Thanks for the heads up.

> all I want is a simple modern data store that can handle arrays and blobs

I'm curious in what way Postgresql doesn't fit that, for you. Is it not "simple"?

It has a lot of features that aren't needed in modern application development. I just need indexible columns. Arrays were added later so you have to include a module, I mean maybe it's just a feeling but it all feels dated.

More importantly it isn't elastic. Constructing a heavy load or large database server cluster is difficult. More complicated than it should be. If there is on offer an elastic solution with simple arrays built in, I'm all over it right now.

Blob support in postgresql is seen as something you shouldn't do as a best practice. If it's a data store then what I want is to be able to use it to store data easily without a fuss. Postgresql is the king right now and I use it but I'm very open to looking at alternatives.

Your last two paragraphs make a bunch of sense - clustering should be easier and blobs definitely aren't the "happy path".
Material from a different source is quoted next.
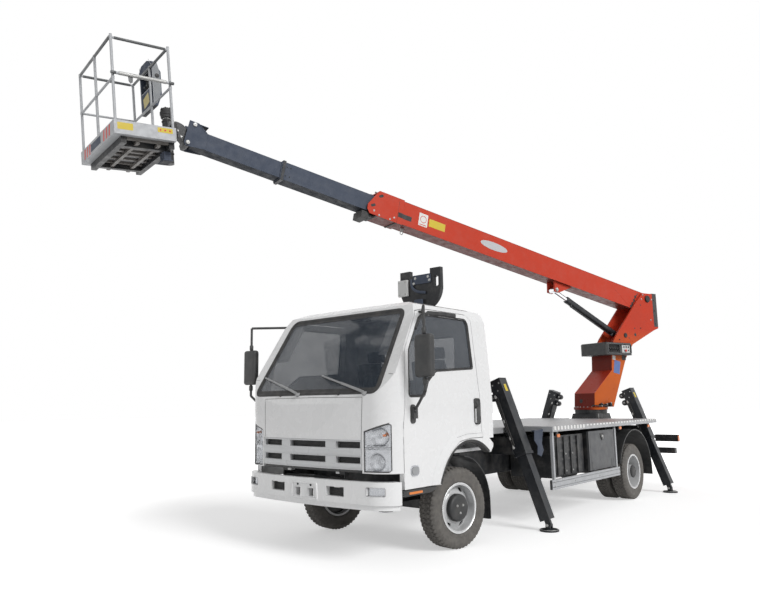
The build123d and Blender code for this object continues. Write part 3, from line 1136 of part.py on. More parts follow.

I don't relate much to the first paragraph though. You don't have to include a module to use arrays. I'm mystified by the implication that data integrity, normalization, and ad-hoc querying are useless for "modern application development".

That stuff is handled at the application level a data store should just be there to store and retrieve data, I think databases used to need to do a lot more than they do now. I thought Postgres required one to include a module in order to gain array support.

Looking into it again now it seems I was confusing Arrays for Hashes, with regard to the hStore extension.

The application is in charge of what data goes into the database. It is performing sanitisation, validation, returning errors, all of that before persisting data. I don't want to have to deal with errors from the database nor do I want to have to manage data integrity from two separate locations.

I want to be able to tell the database to store something and it stores it modern development frameworks can handle data integrity stuff.

"modern development frameworks can handle data integrity stuff". Wrong. They cant. If you have 2+ applications working with the same db, there will be problems with data integrity that no "modern development framework" can solve.
If you have two applications making use of the same database, then build a shared ORM layer and have the applications interact with that. Modern applications do not interact with the database directly there is an ORM.

Separate that out and share it between however many applications you want you should be able to swap out data stores not be confined to them.

Your solutions to these problems (like "do validation and integrity in the application layer" and "build a shared ORM layer for multiple applications") are definitely possible solutions to the problems, but you state them as if they are obviously the best solutions. They actually sound a lot harder to me and seem to be driven by some theoretical purity in having a dumb data store that I don't really understand. Building a shared ORM layer for multiple applications to use is just a hack around having a shared data store layer doing validation and integrity, which is what a smarter database already does. It's reinventing one of the really hard things that databases are already good at. What is the advantage?

I've also never made an application that doesn't eventually want to do something that the ORM I'm using doesn't know how to do, at which point it makes a lot more sense to interact directly with the database than to shrug my shoulders and say "I guess I can't do that".

Maybe my applications just aren't "modern" enough.